▶ _YOUR OBJECTIVE_: Extract the complete data exactly as given.

·····

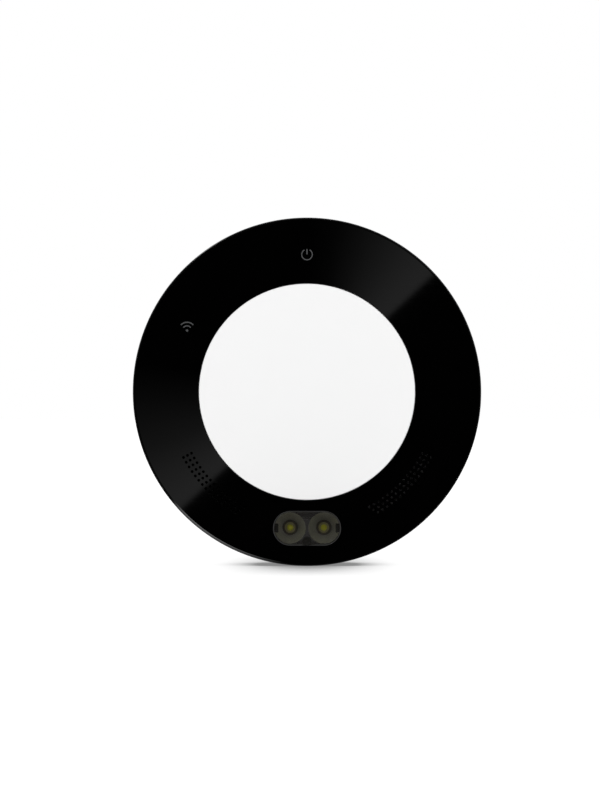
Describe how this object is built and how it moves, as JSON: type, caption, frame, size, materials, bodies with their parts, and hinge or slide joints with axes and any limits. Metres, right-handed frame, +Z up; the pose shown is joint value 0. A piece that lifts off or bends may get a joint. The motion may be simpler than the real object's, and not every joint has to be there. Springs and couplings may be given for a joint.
{
  "type": "garage door controller",
  "caption": "Round wall-mounted smart garage door controller with a gloss black ring, white centre, sounder grilles, warning lamp window and twist-lock plate.",
  "frame": {"origin": "centre of the wall plate, in the plane of its back, midway between its screw holes", "axes": "+Z up, -Y out of the wall towards the viewer, +X to the viewer's right"},
  "size_m": [0.13, 0.0291, 0.13],
  "materials": {
    "gloss_shell": "mirror-smooth black",
    "satin_shell": "fine satin black",
    "plate_plastic": "fine satin black",
    "white_cap": "smooth white",
    "smoked_window": "smoked and polished",
    "reflector": "vacuum-metallised",
    "circuit_board": "green solder mask",
    "warning_lamp": "yellow phosphor in a clear lens",
    "indicator_lamp": "white with a clear top",
    "light_pipe": "clear",
    "black_moulding": "as moulded",
    "gasket": "soft foam",
    "mesh": "fine black weave",
    "magnet": "nickel plated",
    "diaphragm": "pressed film",
    "spring_metal": "gold flash",
    "terminal_grey": "as moulded",
    "lever_orange": "as moulded",
    "clamp_metal": "spring steel",
    "relay_case": "blue",
    "capacitor_can": "drawn can",
    "ferrite": "sintered grey",
    "chip_black": "moulded epoxy",
    "fuse_white": "ceramic",
    "can_metal": "tinned",
    "button_grey": "as moulded"
  },
  "bodies": {
    "wall_plate": {"wall_plate": "plate_plastic"},
    "housing": {"rear_shell": "satin_shell", "front_shell": "gloss_shell", "centre_cap": "white_cap", "lamp_window": "smoked_window", "lamp_reflector": "reflector", "lamp_board": "circuit_board", "warning_lamps": "warning_lamp", "lamp_header": "black_moulding", "sounder_gaskets": "gasket", "speaker_mesh": "mesh", "siren_mesh": "mesh", "speaker_frame": "black_moulding", "speaker_magnet": "magnet", "speaker_diaphragm": "diaphragm", "speaker_contacts": "spring_metal", "siren": "black_moulding", "siren_contacts": "spring_metal", "power_light_pipe": "light_pipe", "network_light_pipe": "light_pipe", "indicator_lamps": "indicator_lamp", "main_board": "circuit_board", "relays": "relay_case", "capacitor": "capacitor_can", "power_inductor": "ferrite", "processor": "chip_black", "memory_chip": "chip_black", "input_couplers": "chip_black", "fuse": "fuse_white", "crystal": "can_metal", "radio_module": "circuit_board", "radio_shield": "can_metal", "output_terminal_block": "terminal_grey", "input_terminal_block": "terminal_grey", "output_clamp_springs": "clamp_metal", "input_clamp_springs": "clamp_metal", "power_socket_shell": "can_metal", "power_socket_tongue": "black_moulding", "reset_switch": "black_moulding"},
    "output_lever_1": {"output_lever_1": "lever_orange"},
    "output_lever_2": {"output_lever_2": "lever_orange"},
    "output_lever_3": {"output_lever_3": "lever_orange"},
    "output_lever_4": {"output_lever_4": "lever_orange"},
    "input_lever_1": {"input_lever_1": "lever_orange"},
    "input_lever_2": {"input_lever_2": "lever_orange"},
    "input_lever_3": {"input_lever_3": "lever_orange"},
    "input_lever_4": {"input_lever_4": "lever_orange"},
    "reset_button": {"reset_button": "button_grey", "reset_plunger": "black_moulding"}
  },
  "joints": [
    {"name": "twist_lock", "type": "hinge", "parent": "wall_plate", "child": "housing", "pos_m": [0, 0, 0], "axis": [0, -1, 0], "range_deg": [0, 15]},
    {"name": "output_lever_1_press", "type": "slide", "parent": "housing", "child": "output_lever_1", "axis": [0, -1, 0], "range_m": [0, 0.0012], "stiffness_N_per_m": 1200, "springref_m": -0.00036},
    {"name": "output_lever_2_press", "type": "slide", "parent": "housing", "child": "output_lever_2", "axis": [0, -1, 0], "range_m": [0, 0.0012], "stiffness_N_per_m": 1200, "springref_m": -0.00036},
    {"name": "output_lever_3_press", "type": "slide", "parent": "housing", "child": "output_lever_3", "axis": [0, -1, 0], "range_m": [0, 0.0012], "stiffness_N_per_m": 1200, "springref_m": -0.00036},
    {"name": "output_lever_4_press", "type": "slide", "parent": "housing", "child": "output_lever_4", "axis": [0, -1, 0], "range_m": [0, 0.0012], "stiffness_N_per_m": 1200, "springref_m": -0.00036},
    {"name": "input_lever_1_press", "type": "slide", "parent": "housing", "child": "input_lever_1", "axis": [0, -1, 0], "range_m": [0, 0.0012], "stiffness_N_per_m": 1200, "springref_m": -0.00036},
    {"name": "input_lever_2_press", "type": "slide", "parent": "housing", "child": "input_lever_2", "axis": [0, -1, 0], "range_m": [0, 0.0012], "stiffness_N_per_m": 1200, "springref_m": -0.00036},
    {"name": "input_lever_3_press", "type": "slide", "parent": "housing", "child": "input_lever_3", "axis": [0, -1, 0], "range_m": [0, 0.0012], "stiffness_N_per_m": 1200, "springref_m": -0.00036},
    {"name": "input_lever_4_press", "type": "slide", "parent": "housing", "child": "input_lever_4", "axis": [0, -1, 0], "range_m": [0, 0.0012], "stiffness_N_per_m": 1200, "springref_m": -0.00036},
    {"name": "reset_press", "type": "slide", "parent": "housing", "child": "reset_button", "axis": [0, -1, 0], "range_m": [0, 0.0007], "stiffness_N_per_m": 500, "springref_m": -0.00021}
  ]
}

·····

▶ _REPLY TO THE EXERCISE_:
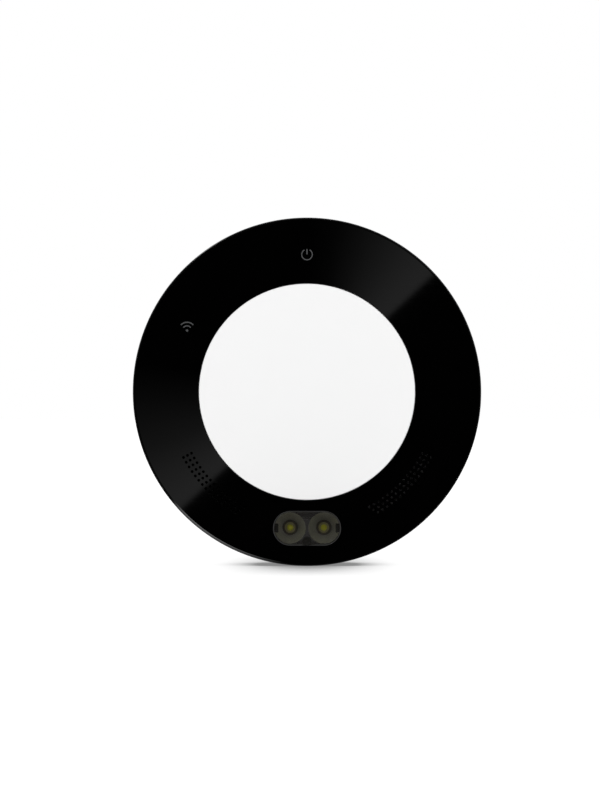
Describe how this object is built and how it moves, as JSON: type, caption, frame, size, materials, bodies with their parts, and hinge or slide joints with axes and any limits. Metres, right-handed frame, +Z up; the pose shown is joint value 0. A piece that lifts off or bends may get a joint. The motion may be simpler than the real object's, and not every joint has to be there. Springs and couplings may be given for a joint.
{
  "type": "garage door controller",
  "caption": "Round wall-mounted smart garage door controller with a gloss black ring, white centre, sounder grilles, warning lamp window and twist-lock plate.",
  "frame": {"origin": "centre of the wall plate, in the plane of its back, midway between its screw holes", "axes": "+Z up, -Y out of the wall towards the viewer, +X to the viewer's right"},
  "size_m": [0.13, 0.0291, 0.13],
  "materials": {
    "gloss_shell": "mirror-smooth black",
    "satin_shell": "fine satin black",
    "plate_plastic": "fine satin black",
    "white_cap": "smooth white",
    "smoked_window": "smoked and polished",
    "reflector": "vacuum-metallised",
    "circuit_board": "green solder mask",
    "warning_lamp": "yellow phosphor in a clear lens",
    "indicator_lamp": "white with a clear top",
    "light_pipe": "clear",
    "black_moulding": "as moulded",
    "gasket": "soft foam",
    "mesh": "fine black weave",
    "magnet": "nickel plated",
    "diaphragm": "pressed film",
    "spring_metal": "gold flash",
    "terminal_grey": "as moulded",
    "lever_orange": "as moulded",
    "clamp_metal": "spring steel",
    "relay_case": "blue",
    "capacitor_can": "drawn can",
    "ferrite": "sintered grey",
    "chip_black": "moulded epoxy",
    "fuse_white": "ceramic",
    "can_metal": "tinned",
    "button_grey": "as moulded"
  },
  "bodies": {
    "wall_plate": {"wall_plate": "plate_plastic"},
    "housing": {"rear_shell": "satin_shell", "front_shell": "gloss_shell", "centre_cap": "white_cap", "lamp_window": "smoked_window", "lamp_reflector": "reflector", "lamp_board": "circuit_board", "warning_lamps": "warning_lamp", "lamp_header": "black_moulding", "sounder_gaskets": "gasket", "speaker_mesh": "mesh", "siren_mesh": "mesh", "speaker_frame": "black_moulding", "speaker_magnet": "magnet", "speaker_diaphragm": "diaphragm", "speaker_contacts": "spring_metal", "siren": "black_moulding", "siren_contacts": "spring_metal", "power_light_pipe": "light_pipe", "network_light_pipe": "light_pipe", "indicator_lamps": "indicator_lamp", "main_board": "circuit_board", "relays": "relay_case", "capacitor": "capacitor_can", "power_inductor": "ferrite", "processor": "chip_black", "memory_chip": "chip_black", "input_couplers": "chip_black", "fuse": "fuse_white", "crystal": "can_metal", "radio_module": "circuit_board", "radio_shield": "can_metal", "output_terminal_block": "terminal_grey", "input_terminal_block": "terminal_grey", "output_clamp_springs": "clamp_metal", "input_clamp_springs": "clamp_metal", "power_socket_shell": "can_metal", "power_socket_tongue": "black_moulding", "reset_switch": "black_moulding"},
    "output_lever_1": {"output_lever_1": "lever_orange"},
    "output_lever_2": {"output_lever_2": "lever_orange"},
    "output_lever_3": {"output_lever_3": "lever_orange"},
    "output_lever_4": {"output_lever_4": "lever_orange"},
    "input_lever_1": {"input_lever_1": "lever_orange"},
    "input_lever_2": {"input_lever_2": "lever_orange"},
    "input_lever_3": {"input_lever_3": "lever_orange"},
    "input_lever_4": {"input_lever_4": "lever_orange"},
    "reset_button": {"reset_button": "button_grey", "reset_plunger": "black_moulding"}
  },
  "joints": [
    {"name": "twist_lock", "type": "hinge", "parent": "wall_plate", "child": "housing", "pos_m": [0, 0, 0], "axis": [0, -1, 0], "range_deg": [0, 15]},
    {"name": "output_lever_1_press", "type": "slide", "parent": "housing", "child": "output_lever_1", "axis": [0, -1, 0], "range_m": [0, 0.0012], "stiffness_N_per_m": 1200, "springref_m": -0.00036},
    {"name": "output_lever_2_press", "type": "slide", "parent": "housing", "child": "output_lever_2", "axis": [0, -1, 0], "range_m": [0, 0.0012], "stiffness_N_per_m": 1200, "springref_m": -0.00036},
    {"name": "output_lever_3_press", "type": "slide", "parent": "housing", "child": "output_lever_3", "axis": [0, -1, 0], "range_m": [0, 0.0012], "stiffness_N_per_m": 1200, "springref_m": -0.00036},
    {"name": "output_lever_4_press", "type": "slide", "parent": "housing", "child": "output_lever_4", "axis": [0, -1, 0], "range_m": [0, 0.0012], "stiffness_N_per_m": 1200, "springref_m": -0.00036},
    {"name": "input_lever_1_press", "type": "slide", "parent": "housing", "child": "input_lever_1", "axis": [0, -1, 0], "range_m": [0, 0.0012], "stiffness_N_per_m": 1200, "springref_m": -0.00036},
    {"name": "input_lever_2_press", "type": "slide", "parent": "housing", "child": "input_lever_2", "axis": [0, -1, 0], "range_m": [0, 0.0012], "stiffness_N_per_m": 1200, "springref_m": -0.00036},
    {"name": "input_lever_3_press", "type": "slide", "parent": "housing", "child": "input_lever_3", "axis": [0, -1, 0], "range_m": [0, 0.0012], "stiffness_N_per_m": 1200, "springref_m": -0.00036},
    {"name": "input_lever_4_press", "type": "slide", "parent": "housing", "child": "input_lever_4", "axis": [0, -1, 0], "range_m": [0, 0.0012], "stiffness_N_per_m": 1200, "springref_m": -0.00036},
    {"name": "reset_press", "type": "slide", "parent": "housing", "child": "reset_button", "axis": [0, -1, 0], "range_m": [0, 0.0007], "stiffness_N_per_m": 500, "springref_m": -0.00021}
  ]
}